RECORDED INFORMATION:

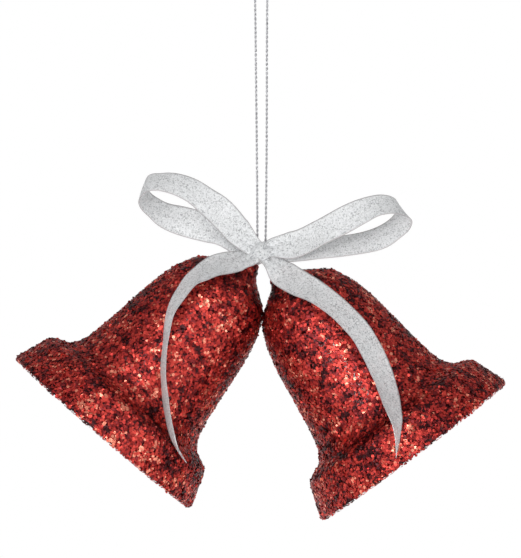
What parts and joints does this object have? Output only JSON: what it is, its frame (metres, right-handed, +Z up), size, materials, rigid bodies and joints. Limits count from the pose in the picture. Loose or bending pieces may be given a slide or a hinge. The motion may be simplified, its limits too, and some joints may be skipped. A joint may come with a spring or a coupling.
{
  "type": "christmas bell ornament",
  "caption": "Hollow glittered bells splayed apart under a ribbon bow, each with a clapper, hung on one loop of thread.",
  "frame": {"origin": "top of the hanging loop of thread, where a hook or twig carries the ornament", "axes": "+X to the right across both bells, +Y to the back, away from the bow, +Z up"},
  "size_m": [0.1626, 0.0814, 0.1829],
  "materials": {
    "glitter_red": "coarse red metallic flakes glued over a moulded plastic shell",
    "silver_ribbon": "thin woven ribbon with metallic threads",
    "silver_thread": "twisted metallic thread",
    "steel_wire": "bright drawn wire",
    "clapper_silver": "silvered plastic bead",
    "clear_glue": "set hot-melt glue"
  },
  "bodies": {
    "hanger": {"hang_thread": "silver_thread", "thread_knot": "silver_thread", "bow_knot": "silver_ribbon", "bow_loop_left": "silver_ribbon", "bow_loop_right": "silver_ribbon", "glue_dab": "clear_glue"},
    "left_tie": {"left_tie_thread": "silver_thread", "bow_tail_left": "silver_ribbon"},
    "left_pin": {"left_crown_pin": "steel_wire", "left_stop_washer": "steel_wire"},
    "left_bell": {"left_bell_shell": "glitter_red"},
    "left_clapper": {"left_clapper_thread": "silver_thread", "left_clapper_bead": "clapper_silver", "left_clapper_knot": "silver_thread"},
    "right_tie": {"right_tie_thread": "silver_thread", "bow_tail_right": "silver_ribbon"},
    "right_pin": {"right_crown_pin": "steel_wire", "right_stop_washer": "steel_wire"},
    "right_bell": {"right_bell_shell": "glitter_red"},
    "right_clapper": {"right_clapper_thread": "silver_thread", "right_clapper_bead": "clapper_silver", "right_clapper_knot": "silver_thread"}
  },
  "joints": [
    {"name": "left_rock", "type": "hinge", "parent": "hanger", "child": "left_tie", "pos_m": [0, 0, -0.092], "axis": [1, 0, 0], "range_deg": [-6, 15]},
    {"name": "left_swing", "type": "hinge", "parent": "left_tie", "child": "left_pin", "pos_m": [-0.00145, 0, -0.0946], "axis": [0, 1, 0], "range_deg": [0, 10]},
    {"name": "left_spin", "type": "hinge", "parent": "left_pin", "child": "left_bell", "pos_m": [-0.00145, 0, -0.0946], "axis": [0.6521, 0, 0.7581], "continuous": true},
    {"name": "left_clapper_swing", "type": "hinge", "parent": "left_pin", "child": "left_clapper", "pos_m": [-0.01237, 0, -0.1073], "axis": [0, 1, 0], "range_deg": [0, 42]},
    {"name": "right_rock", "type": "hinge", "parent": "hanger", "child": "right_tie", "pos_m": [0, 0, -0.092], "axis": [1, 0, 0], "range_deg": [-6, 15]},
    {"name": "right_swing", "type": "hinge", "parent": "right_tie", "child": "right_pin", "pos_m": [0.0037, 0, -0.0975], "axis": [0, -1, 0], "range_deg": [0, 10]},
    {"name": "right_spin", "type": "hinge", "parent": "right_pin", "child": "right_bell", "pos_m": [0.0037, 0, -0.0975], "axis": [-0.6004, 0, 0.7997], "continuous": true},
    {"name": "right_clapper_swing", "type": "hinge", "parent": "right_pin", "child": "right_clapper", "pos_m": [0.01376, 0, -0.11089], "axis": [0, -1, 0], "range_deg": [0, 42]}
  ]
}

YOUR TASK:
Copy out each line exactly as written.

RESULT FOR THIS TASK:
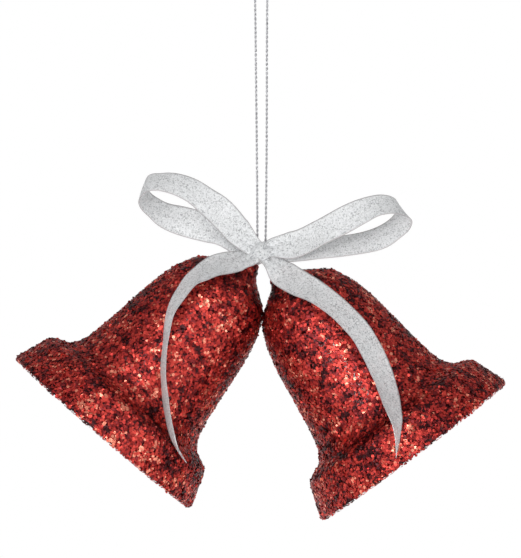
What parts and joints does this object have? Output only JSON: what it is, its frame (metres, right-handed, +Z up), size, materials, rigid bodies and joints. Limits count from the pose in the picture. Loose or bending pieces may be given a slide or a hinge. The motion may be simplified, its limits too, and some joints may be skipped. A joint may come with a spring or a coupling.
{
  "type": "christmas bell ornament",
  "caption": "Hollow glittered bells splayed apart under a ribbon bow, each with a clapper, hung on one loop of thread.",
  "frame": {"origin": "top of the hanging loop of thread, where a hook or twig carries the ornament", "axes": "+X to the right across both bells, +Y to the back, away from the bow, +Z up"},
  "size_m": [0.1626, 0.0814, 0.1829],
  "materials": {
    "glitter_red": "coarse red metallic flakes glued over a moulded plastic shell",
    "silver_ribbon": "thin woven ribbon with metallic threads",
    "silver_thread": "twisted metallic thread",
    "steel_wire": "bright drawn wire",
    "clapper_silver": "silvered plastic bead",
    "clear_glue": "set hot-melt glue"
  },
  "bodies": {
    "hanger": {"hang_thread": "silver_thread", "thread_knot": "silver_thread", "bow_knot": "silver_ribbon", "bow_loop_left": "silver_ribbon", "bow_loop_right": "silver_ribbon", "glue_dab": "clear_glue"},
    "left_tie": {"left_tie_thread": "silver_thread", "bow_tail_left": "silver_ribbon"},
    "left_pin": {"left_crown_pin": "steel_wire", "left_stop_washer": "steel_wire"},
    "left_bell": {"left_bell_shell": "glitter_red"},
    "left_clapper": {"left_clapper_thread": "silver_thread", "left_clapper_bead": "clapper_silver", "left_clapper_knot": "silver_thread"},
    "right_tie": {"right_tie_thread": "silver_thread", "bow_tail_right": "silver_ribbon"},
    "right_pin": {"right_crown_pin": "steel_wire", "right_stop_washer": "steel_wire"},
    "right_bell": {"right_bell_shell": "glitter_red"},
    "right_clapper": {"right_clapper_thread": "silver_thread", "right_clapper_bead": "clapper_silver", "right_clapper_knot": "silver_thread"}
  },
  "joints": [
    {"name": "left_rock", "type": "hinge", "parent": "hanger", "child": "left_tie", "pos_m": [0, 0, -0.092], "axis": [1, 0, 0], "range_deg": [-6, 15]},
    {"name": "left_swing", "type": "hinge", "parent": "left_tie", "child": "left_pin", "pos_m": [-0.00145, 0, -0.0946], "axis": [0, 1, 0], "range_deg": [0, 10]},
    {"name": "left_spin", "type": "hinge", "parent": "left_pin", "child": "left_bell", "pos_m": [-0.00145, 0, -0.0946], "axis": [0.6521, 0, 0.7581], "continuous": true},
    {"name": "left_clapper_swing", "type": "hinge", "parent": "left_pin", "child": "left_clapper", "pos_m": [-0.01237, 0, -0.1073], "axis": [0, 1, 0], "range_deg": [0, 42]},
    {"name": "right_rock", "type": "hinge", "parent": "hanger", "child": "right_tie", "pos_m": [0, 0, -0.092], "axis": [1, 0, 0], "range_deg": [-6, 15]},
    {"name": "right_swing", "type": "hinge", "parent": "right_tie", "child": "right_pin", "pos_m": [0.0037, 0, -0.0975], "axis": [0, -1, 0], "range_deg": [0, 10]},
    {"name": "right_spin", "type": "hinge", "parent": "right_pin", "child": "right_bell", "pos_m": [0.0037, 0, -0.0975], "axis": [-0.6004, 0, 0.7997], "continuous": true},
    {"name": "right_clapper_swing", "type": "hinge", "parent": "right_pin", "child": "right_clapper", "pos_m": [0.01376, 0, -0.11089], "axis": [0, -1, 0], "range_deg": [0, 42]}
  ]
}